Saumitra Das (MCB) and N. Jayraman (OC)
Liver targeted delivery of reporter gene ‘Luciferase’ using galactose conjugated dendrimer in whole animal Hepatitis C virus primarily target liver cells. We are exploring different strategies for preferential delivery of antiviral agents into liver to study their inhibitory effect on hepatitis C virus. Asialoglycoprotein receptors (ASGPR) are abundant in hepatocytes. We are trying to use galactose ligand for liver targeting the ASGPRs. For this purpose we have studied delivery of Luciferase reporter DNA using galactose conjugated dendrimer and checked the luciferase expression by injecting the bioluminescent substrate luciferin followed by monitoring in ‘whole body imaging system’. Initial experiments showed promising results, which needs to be further optimized and preferential delivery to liver needs to be further validated using appropriate controls.
Annapoorani Rangarajan (MDG)
We are currently investigating the role of AMP-activated protein kinase AMPK in regulating epithelial-mesenchymal transition and metastasis which are linked with cancer stem cells. To study this, we have generated invasive breast cancer cell line MDA MB 231 cells expressing a GFP-expression construct or luciferase expression construct, and NBLE cells with cancer stem like-properties carrying GFP. We have begun to characterize the tumor formation and metastatic properties of these cells using the in vivo imaging facility. We are currently generating MDA MB 231 cells additionally carrying sh-AMPK constructs to study the effect of AMPK knockdown in metastasis of breast cancer cells and cancer stem cells.
Deepak Saini (MRDG)
The aim of our project is to study role of G-protein coupled receptors in cellular senescence. Studies have shown that GPCR expression and their associated signaling is altered during cellular senescence. Till date not much work has been done to evaluate communication between senescent cells and its neighboring cells per se. We will be using xenograft tumor model to study effect of senescent cells with the specific genetic background on tumorogenesis. Initially, we will establish the mouse model system to study effect of senescent cell associated signaling on tumorogenesis, wherein a mix of both senescent cells and invasive cancer cell lines will be used to study tumor formation. Both cells types tagged with fluorescent proteins will be used so that map cells by in vivo imaging to see the progress of tumorogenesis. Once the model system is established, we will use the model to study the role of the GPCR signaling pathways, by utilizing senescent cells with different genetic backgrounds like receptor knock down as well as over expressed lines to evaluate the effect of the same in the tumor progression.
Kumar Somasundaram (MCB)
We use the live animal imaging equipment to monitor the glioma tumors both intracranial and subcuteoniuos models using bioluminescence and GFP fluorescence.

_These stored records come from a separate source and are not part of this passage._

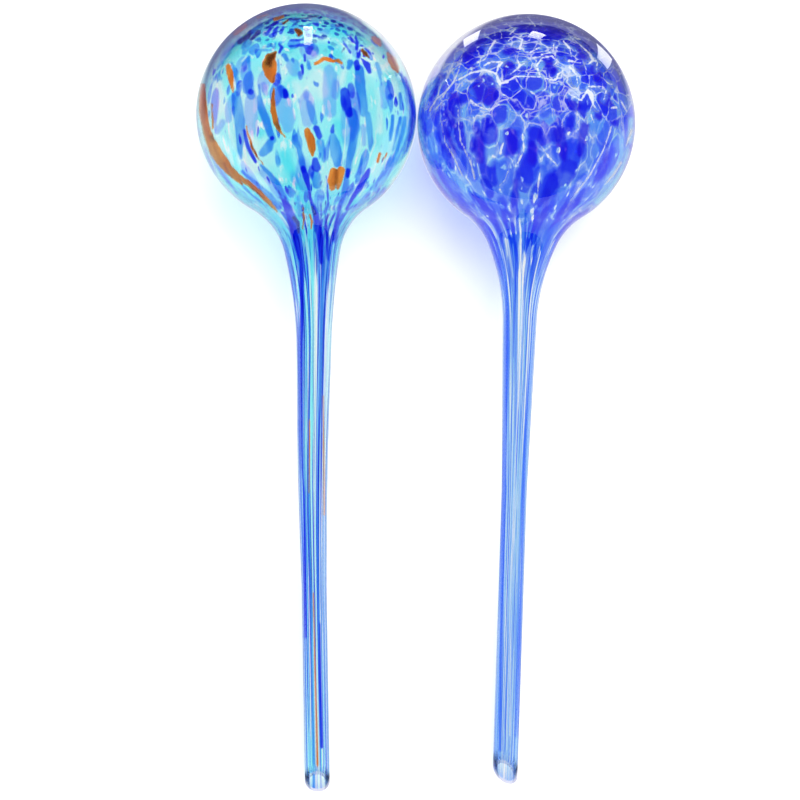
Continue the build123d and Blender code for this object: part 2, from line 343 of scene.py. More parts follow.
class Graph:
    """A material's or world's nodes. Each call adds a node and returns what it gives."""

    def __init__(self, owner):
        owner.use_nodes = True
        self.tree = owner.node_tree
        self.tree.nodes.clear()

    def node(self, kind, inputs, **settings):
        node = self.tree.nodes.new(kind)
        for key, value in settings.items():
            setattr(node, key, value)
        for key, value in inputs.items():
            if isinstance(value, bpy.types.NodeSocket):
                self.tree.links.new(value, node.inputs[key])
            else:
                node.inputs[key].default_value = value
        return node

    def field(self, name):
        return self.node("ShaderNodeAttribute", {}, attribute_name=name).outputs["Fac"]

    def flow(self):
        return self.node("ShaderNodeAttribute", {}, attribute_name="flow").outputs["Vector"]

    def maths(self, operation, a, b=0.0):
        return self.node("ShaderNodeMath", {0: a, 1: b}, operation=operation).outputs[0]

    def times(self, a, b):
        return self.maths("MULTIPLY", a, b)

    def less(self, a, b):
        return self.maths("SUBTRACT", a, b)

    def most(self, a, b):
        return self.maths("MAXIMUM", a, b)

    def vector(self, operation, a, b):
        return self.node("ShaderNodeVectorMath", {0: a, 1: b}, operation=operation).outputs[0]

    def step(self, value, low, high):
        """0 below low and 1 above high, with a smooth rise between."""
        inputs = {"Value": value, "From Min": low, "From Max": high}
        return self.node("ShaderNodeMapRange", inputs, interpolation_type="SMOOTHSTEP").outputs[0]

    def inside(self, distance, soft):
        """1 where a distance is below zero, with a soft edge."""
        return self.less(1.0, self.step(distance, -soft, soft))

    def remap(self, value, low, high):
        """A value from 0 to 1, spread from low to high."""
        return self.node("ShaderNodeMapRange", {"Value": value, "To Min": low, "To Max": high}).outputs[0]

    def mix(self, share, a, b):
        return self.node("ShaderNodeMix", {0: share, 6: a, 7: b}, data_type="RGBA").outputs[2]

    def level(self, share, a, b):
        return self.node("ShaderNodeMix", {0: share, 2: a, 3: b}).outputs[0]

    def stain(self, share, a, b):
        """A colour seen through another, where share is 1."""
        inputs = {0: share, 6: a, 7: b}
        return self.node("ShaderNodeMix", inputs, data_type="RGBA", blend_type="MULTIPLY").outputs[2]

    def bands(self, value, tones):
        """A tone for each stretch of a value, from (start, tone) pairs."""
        node = self.node("ShaderNodeValToRGB", {"Fac": value})
        node.color_ramp.interpolation = "CONSTANT"
        marks = node.color_ramp.elements
        for index, (start, tone) in enumerate(tones):
            mark = marks[index] if index < 2 else marks.new(start)
            mark.position = start
            mark.color = tone
        return node.outputs["Color"]

    def noise(self, vector, scale, detail=2.0):
        return self.node("ShaderNodeTexNoise", {"Vector": vector, "Scale": scale, "Detail": detail})

    def voronoi(self, vector, scale, feature="F1"):
        return self.node("ShaderNodeTexVoronoi", {"Vector": vector, "Scale": scale}, feature=feature)

    def warped(self, vector, scale, amount):
        """A vector pushed about by a slow noise."""
        wobble = self.noise(vector, scale).outputs[1]
        centred = self.vector("SUBTRACT", wobble, (0.5, 0.5, 0.5))
        push = self.vector("MULTIPLY", centred, (amount, amount, amount))
        return self.vector("ADD", vector, push)

    def frayed(self, distance, vector, scale, amount):
        """A distance made uneven by a noise."""
        noise = self.noise(vector, scale, detail=3.0).outputs[0]
        return self.maths("ADD", distance, self.remap(noise, -amount, amount))

    def front(self):
        """1 where a surface is seen from outside its piece."""
        return self.less(1.0, self.node("ShaderNodeNewGeometry", {}).outputs["Backfacing"])

    def emission(self, tone, strength=1.0):
        return self.node("ShaderNodeEmission", {"Color": tone, "Strength": strength}).outputs[0]

    def transparent(self, tone):
        return self.node("ShaderNodeBsdfTransparent", {"Color": tone}).outputs[0]

    def split(self, colour):
        return self.node("ShaderNodeSeparateColor", {0: colour}).outputs

    def blend(self, share, a, b):
        return self.node("ShaderNodeMixShader", {0: share, 1: a, 2: b}).outputs[0]

    def finish(self, shader, kind="ShaderNodeOutputMaterial"):
        self.tree.links.new(shader, self.node(kind, {}).inputs["Surface"])


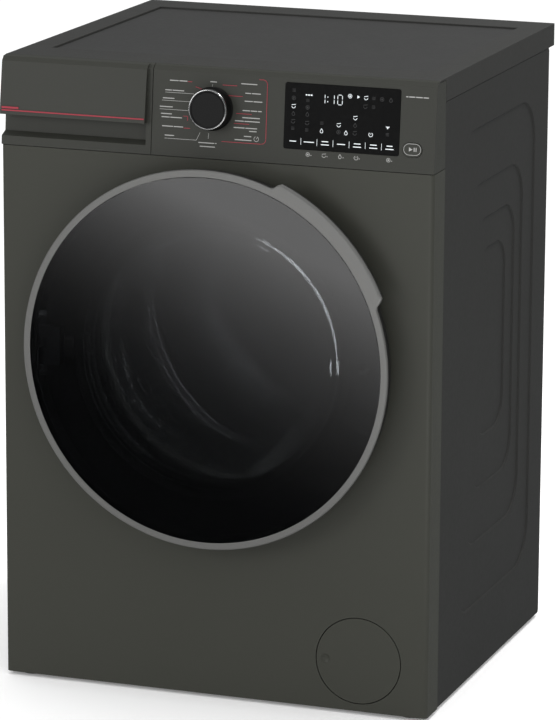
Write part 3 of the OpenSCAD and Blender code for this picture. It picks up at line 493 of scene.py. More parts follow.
def turned(bm, profile, centre=drum_axis, steps=128, axis=(0, 1, 0), closed=True):
    """Spins [radius, place along the axis] points about a line through centre along Y or Z."""
    along_z = axis[2] == 1
    points = [(centre.x + r, centre.y, h) if along_z else (centre.x + r, h, centre.z)
              for r, h in profile]
    bmesh.ops.spin(bm, geom=chain(bm, points, closed), cent=centre, axis=axis, angle=tau,
                   steps=steps, use_merge=True)


def arc(centre, radius, start, end, count):
    """Points of an arc in the plane, its angles in degrees."""
    steps = [start + (end - start) * i / count for i in range(count + 1)]
    return [(centre[0] + radius * cos(radians(a)), centre[1] + radius * sin(radians(a)))
            for a in steps]


def standing(place, out):
    """Sets what is drawn along Z down at a place, so that it points along a direction."""
    return Matrix.Translation(Vector(place)) @ Vector(out).to_track_quat("Z", "Y").to_matrix().to_4x4()


def lathed(bm, profile, steps, closed=False):
    """Spins [radius, height] points about the Z axis."""
    bmesh.ops.spin(bm, geom=chain(bm, [(r, 0, h) for r, h in profile], closed), cent=(0, 0, 0),
                   axis=(0, 0, 1), angle=tau, steps=steps, use_merge=True)


def cylinder(bm, low, high, radius, segments=24, top_radius=None):
    """A closed cylinder or cone between two points."""
    low, high = Vector(low), Vector(high)
    bmesh.ops.create_cone(bm, cap_ends=True, segments=segments, radius1=radius,
                          radius2=radius if top_radius is None else top_radius,
                          depth=(high - low).length, matrix=standing((low + high) / 2, high - low))


def block(bm, place, size):
    """A box of a given size about a place."""
    return bmesh.ops.create_cube(bm, size=1, matrix=Matrix.Translation(place)
                                 @ Matrix.Diagonal((*size, 1)))


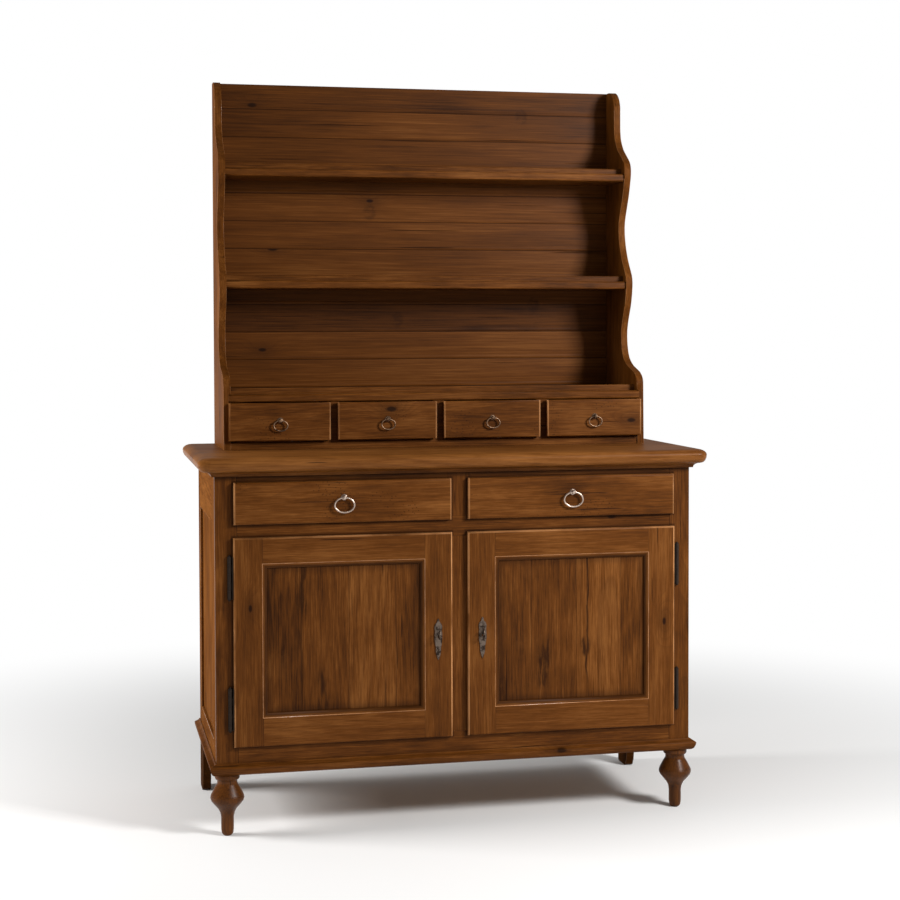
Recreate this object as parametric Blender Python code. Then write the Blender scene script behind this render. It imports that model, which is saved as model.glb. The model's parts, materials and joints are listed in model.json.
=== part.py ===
"""Sideboard with a plate rack, in stained pine.

A two-door base with two drawers stands on turned front feet, and its rear stiles run on down
as feet. On its worktop stands a rack with scalloped sides, three shelves and four small drawers.

Metres, +Z up. The front faces -Y and the left side is at -X. The origin lies on the floor,
under the middle of the outer box.
"""
import math

import bmesh
import bpy
from mathutils import Matrix, Vector
from mathutils.geometry import tessellate_polygon

# Fits and allowances
SLIP = 0.0003
SIDE_PLAY = 0.0015
OVERRUN = 0.005

# Base case
CASE_WIDTH = 1.212
CASE_DEPTH = 0.519
SIDE_THICKNESS = 0.022
FACE_THICKNESS = 0.022
FOOT_HEIGHT = 0.153

# Face frame
OUTER_STILE = 0.053
CENTRE_STILE = 0.059
BOTTOM_RAIL = 0.079
MIDDLE_RAIL = 0.050
DRAWER_OPENING_HEIGHT = 0.086
TOP_RAIL = 0.0355

# Worktop and the bed moulding under it
WORKTOP_HEIGHT = 0.930
WORKTOP_THICKNESS = 0.035
WORKTOP_OVERHANG = 0.042
NOSE_RUN = 0.0245
NOSE_DROP = 0.0145
NOSE_UNDERCUT = 0.014
WORKTOP_CORNER = 0.030
BED_HEIGHT = 0.0124
BED_REACH = 0.022
BED_FOOT = 0.008

# Side frames and their panels
SIDE_FRONT_STILE = 0.058
SIDE_REAR_STILE = 0.054
SIDE_BOTTOM_RAIL = 0.073
SIDE_TOP_RAIL = 0.131
SIDE_PANEL_RECESS = 0.0065
SIDE_PANEL_THICKNESS = 0.009
SIDE_PANEL_TONGUE = 0.008

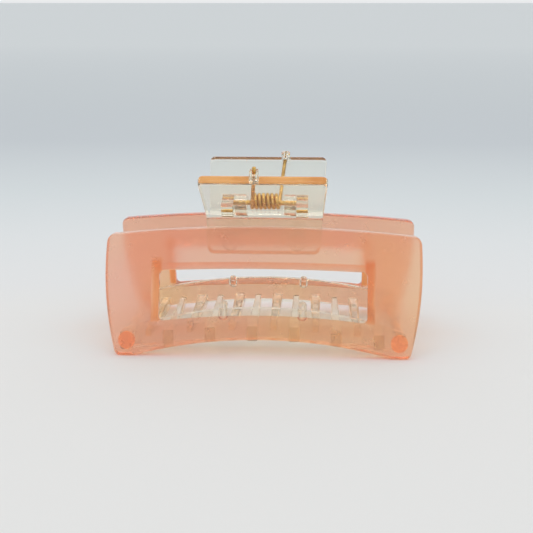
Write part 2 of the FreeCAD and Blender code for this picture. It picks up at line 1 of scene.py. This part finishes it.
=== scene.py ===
import bmesh
import bpy
import math
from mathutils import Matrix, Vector


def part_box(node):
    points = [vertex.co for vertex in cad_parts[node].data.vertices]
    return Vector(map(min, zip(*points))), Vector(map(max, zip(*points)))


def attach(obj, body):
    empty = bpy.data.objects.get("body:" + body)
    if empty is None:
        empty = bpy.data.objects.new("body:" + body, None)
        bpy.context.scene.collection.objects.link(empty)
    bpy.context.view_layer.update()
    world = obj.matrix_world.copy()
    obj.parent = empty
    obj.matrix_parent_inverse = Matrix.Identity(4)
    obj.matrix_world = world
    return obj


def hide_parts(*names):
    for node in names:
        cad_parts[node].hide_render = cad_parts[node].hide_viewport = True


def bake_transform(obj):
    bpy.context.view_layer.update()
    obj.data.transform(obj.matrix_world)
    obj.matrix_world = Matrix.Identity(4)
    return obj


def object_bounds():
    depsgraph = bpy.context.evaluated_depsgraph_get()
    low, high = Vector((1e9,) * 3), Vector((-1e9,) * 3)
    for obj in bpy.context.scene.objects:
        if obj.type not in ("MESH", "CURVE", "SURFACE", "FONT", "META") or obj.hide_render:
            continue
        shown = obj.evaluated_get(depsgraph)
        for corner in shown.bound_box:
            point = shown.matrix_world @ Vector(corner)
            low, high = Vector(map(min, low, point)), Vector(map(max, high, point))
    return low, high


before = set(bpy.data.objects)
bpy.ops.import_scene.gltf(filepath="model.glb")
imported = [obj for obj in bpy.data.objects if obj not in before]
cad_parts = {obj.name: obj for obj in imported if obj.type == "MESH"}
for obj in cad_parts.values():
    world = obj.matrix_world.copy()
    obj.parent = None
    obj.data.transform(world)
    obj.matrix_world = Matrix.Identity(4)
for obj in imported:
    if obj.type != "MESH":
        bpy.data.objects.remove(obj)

MM = 0.001
CAD_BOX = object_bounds()
FRONT, BACK = "front_jaw", "back_jaw"


# ---------------------------------------------------------------- node trees

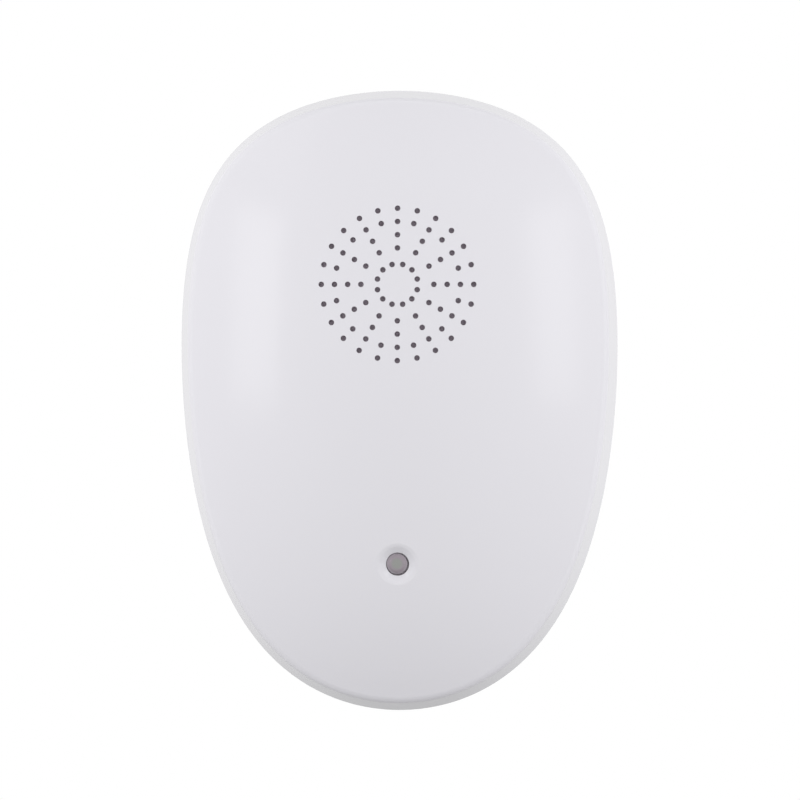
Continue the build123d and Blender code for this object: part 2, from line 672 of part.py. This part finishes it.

Dipshika Chakravorthy (MCB) and Jagadeesh G (Aerospace Engineering)
We have developed a novel nonintrusive needleless vaccine delivery system using micro-shock waves.We have delivered fluorescent beads in BALB/C mice and biofluorescence imaging was carried out to confirm the presence of fluorescent beads in the mouse model.Fluorescent yellow-green latex beads (catalog no.L4655; Sigma-Aldrich) with a size of 1 µm were taken at a concentration of 4.6 x 109 particles per ml and delivered to the dorsal side of mice using the needle less vaccine delivery device. The excitation passband (445 to 490 nm) and emission passband (515 to 575 nm) were set for GFP. Immediately after the delivery offluorescent beads, mice were anesthetized with gaseous 5% isoflurane in O2 and imaged using a Xenogen IVIS 200 imaging system. The animals were placed in a ventral recumbent position and imaged from the dorsal aspect. The study confirms the penetration of fluorescent beads in the mouse skin.